It’s nearly Christmas which in a strange contradictory way feels like it should come as a great shock, as in “good grief, what happened to November, or the rest of the year for that matter?”, but at the same time I feel I can wave my hand nonchalantly and say Christmas schmistmas (try saying that out loud, difficult.) Not because I don’t care and not because I don’t crave more than anything a day or two to spend with family and friends eating and drinking, but because when it all boils down, that’s really all we need to worry about in our house – the food and the wine.
In November blog readers around the world were inundated with Thanksgiving recipes and stories and photographs of turkey. Most writers spoke of the comfort that can be found in having the traditional Thanksgiving menu year after year, while other writers posted recipes for the new and the different. After several weeks of pumpkin pie recipes and cranberry sauce and tales of gathering at the family table I had had enough. If I read another turkey stuffing recipe or ideas for how to use the leftovers I might have screamed. My animosity towards Thanksgiving might very well stem from jealousy, I’ll be the first to admit it. I would love another holiday so close to Christmas, another opportunity to cook and eat with the people I love, but I must wait to Christmas here.

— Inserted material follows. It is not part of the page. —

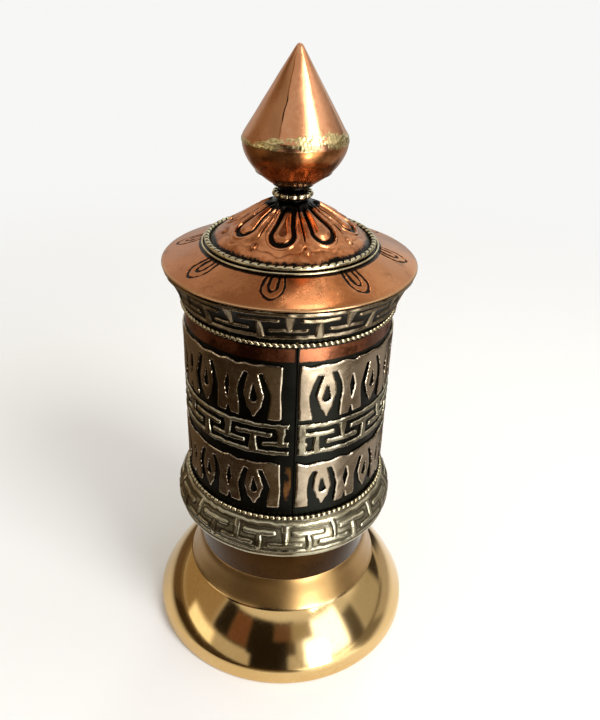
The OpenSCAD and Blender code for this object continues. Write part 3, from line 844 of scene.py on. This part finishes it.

So I became eager and excited for the days when our family could plan our Christmas meal. We usually try new things, experiment with new flavours. There are special ingredients, like scallops, that we save for days like Christmas but otherwise the wonderful thing about our Christmas table is the food doesn’t seem too far from our everyday. This makes our Christmas menu sound a bit boring, perhaps? As if quick week night meals were on par with our Christmas fare. The difference between the everyday and Christmas is time – we have all day to prepare our meal. We spend the day pottering and tinkering about in the kitchen, occasionally taking breaks to eat chocolates, pour more bubbles, open presents or lounge in the sun (the joys of a southern hemisphere Christmas). Then, suddenly it’s 2 in the afternoon and our table is full.
I love the rituals of our Christmas, the unstated guidelines our family has about how long to spend in your pyjamas in the morning, how we set the table, the bowls of chocolates or roasted nuts for people to pick at during the day and the annual trip to Kirk’s Christmas shop to choose our decoration. This reflection on Thanksgiving and Christmas, family and food, prompted me to think of my family’s favourite recipes – the ones held constant throughout my life. There are quite a few on this list but whether they were held constant in the reality of my childhood or whether I have fabricated their near perpetual existence in my memory, as I am prone to doing, I cannot say. But they are good and I hope to share them all here, one day. First though is the chocolate oat cookie, revered in Lowe family lore.
All four of us have made this recipe countless times and nearly every time the cookies have turned out differently. Someone may have added too much butter and the biscuits become flat crisps. Other times perhaps the butter and sugar were not creamed properly, or maybe a smidge too much baking powder and we have high, fluffy, scone like biscuits. Every time these biscuits have been good, perhaps made in haste but never without love. These inconsistencies are not a fault of the recipe, instead they are testament that with chocolate, oats and butter there is not a lot that can go wrong.
Sometimes these biscuits have been made with chocolate chips, other times with a roughly chopped block of dark chocolate. A few times we have abandoned the chocolate altogether and used raisins instead. These days roughly chopped Whittaker’s dark chocolate is the way to go; the hunks of chocolate are molten fresh from the oven but hold their shape within a thin seal ready to burst into warm fudge as you bite through. The binding flavour here, what differentiates this cookie from a regular chocolate chip, is not the chocolate used, or the (significant) quantity of butter, or the addition of sweetened condensed milk, but the oats. That nutty, soft flavour I find irresistible in so many things seems to bring me home every time I eat them. Chocolate oat cookies did that perhaps, and for that I am thankful.
Chocolate Oat Cookie
Once you’ve added the flour and the rolled oats, the ratio of dry to wet ingredients seems a bit out and the mixture too dry. Work it well with your hands or a really large spoon and all will be ok.
250 grams butter
3 tablespoons sweetened condensed milk
3/4 cup sugar
1 and 1/2 cups flour
1 and 1/2 cups rolled oats
1 teaspoon baking powder
150 grams roughly chopped dark chocolate
Pre-heat the oven to 180°C. Line a baking tray. Cream the butter, condensed milk and sugar together for at least 8 minutes. Add remaining ingredients and mix well. Cook for 15-20 minutes until a nice golden brown.